Seyawa, in fact, represented Papua New Guinea at the 1979 South Pacific Games with other great names like Kainantu’s Barevo Amevo, Milne Bay’s Sab Doiwa, Western Highlands’ Philip Num, and fellow Western province ‘barramundis’ Kolesi Mili, Tagala Nago, Wagubi Pilisa and Toby Warapa.

In his photo album is a newspaper cutting of him making a flying tackle on University’s Arnold Amet, team manager of the 1979 SP Games, and who was fated to one day become Chief Justice of PNG and Governor of Madang.

“University beaten in rugby union” screamed the Post-Courier headline of that story by renowned sportswriter Graeme Boyd.

“Last year’s unbeatables University had their colours lowered for the first time in 14 months when they met Waliya in the Port Moresby pre-season rugby union competition on Saturday,” wrote Boyd.

“Waliya ran out winners 16-10.

“The men who made the game for Waliya were Badi Seyawa and Kapiya Mase.”

The Balimo warrior has come a long way since he started school at the Evangelical Field Mission in 1955.

“I completed grade 4 there and then I was selected to government school at Balimo Primary School,” he recalls.

“From Grade 5, I was selected for Grade 6 with my brother.

“Four of us were selected to go to Daru Post-Primary School in 1962.

“Out of the four of us, I was selected to go to Kerema Junior High School.

“I spent three years there and graduated in 1965, with Sir Mekere Morauta being my senior at that time.

“I was selected to come to Sogeri Senior High in 1966.

“As soon as I completed Form 4 in 1966, Post & Telegraphs got me.

“I was on holidays when they sent me a letter, and I joined them on March 22, 1967.

“I grew up with a Christian family and I wouldn’t have achieved all this without a Christian upbringing.

“I must thank them (family) and thank God for bringing me up to what I am today.”

Seyawa started off very humbly in those far-off days.

“I started off as a clerical assistant,” he tells me.

“I started off at the post office in downtown Port Moresby.

“That’s where the P & T head office was.

“My job was to bill the customers who were using our system.

“P& T was under the Australian government.

“In 1970 and ’71, I was selected to go down to Sydney for the Commonwealth practical scheme.

“There were two of us from P & T selected to do this training for six months in Sydney.

“I was attached to the Post Master General’s billing office in Sydney.

“After I came back, I was given the responsibility of looking after telephone accounts.

“I was in that job for about two years.

“After the two years, I was given another position as administrative officer, which was basically recruitment, training, and everything human resource.
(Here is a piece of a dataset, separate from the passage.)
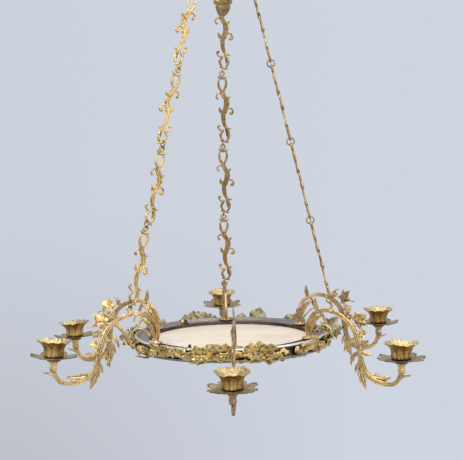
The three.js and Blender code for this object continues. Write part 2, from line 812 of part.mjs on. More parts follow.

“Organisational changes saw me promoted to divisional administrative officer of finance, the position which I’ve been holding for 37 years now.”

The technological changes which have taken place over the last 42 years, including the growth of Port Moresby and PNG, have been phenomenal for Seyawa.

“Technologically, there have been very big changes over the years,” he says.

“Whatever has taken place from when I started up to now is hard to describe.

“My life within the Telikom organisation has been like a family, which I grew up in.

“The changes have been remarkable.

“My simple advice to our young people is to be committed, dedicated, honest and respect your superiors.

“That’s what I did and all my friends have all the respect for me.

“These four things made me what I am today.”

Badi Seyawa officially finishes from Telikom on March 14, 2009, exactly 42 years after he started with the then P & T.

The loss of Renagi, from Gagagaba village outside Port Moresby, his beloved partner of many years last August, brings tears to his eyes as he brushes his white beard.

“I’ve got a lot of plans for my kids,” Seyawa says.

“I’ve got seven kids and nine bubus (grandchildren).

“Coming from Balimo to Port Moresby is a long way.”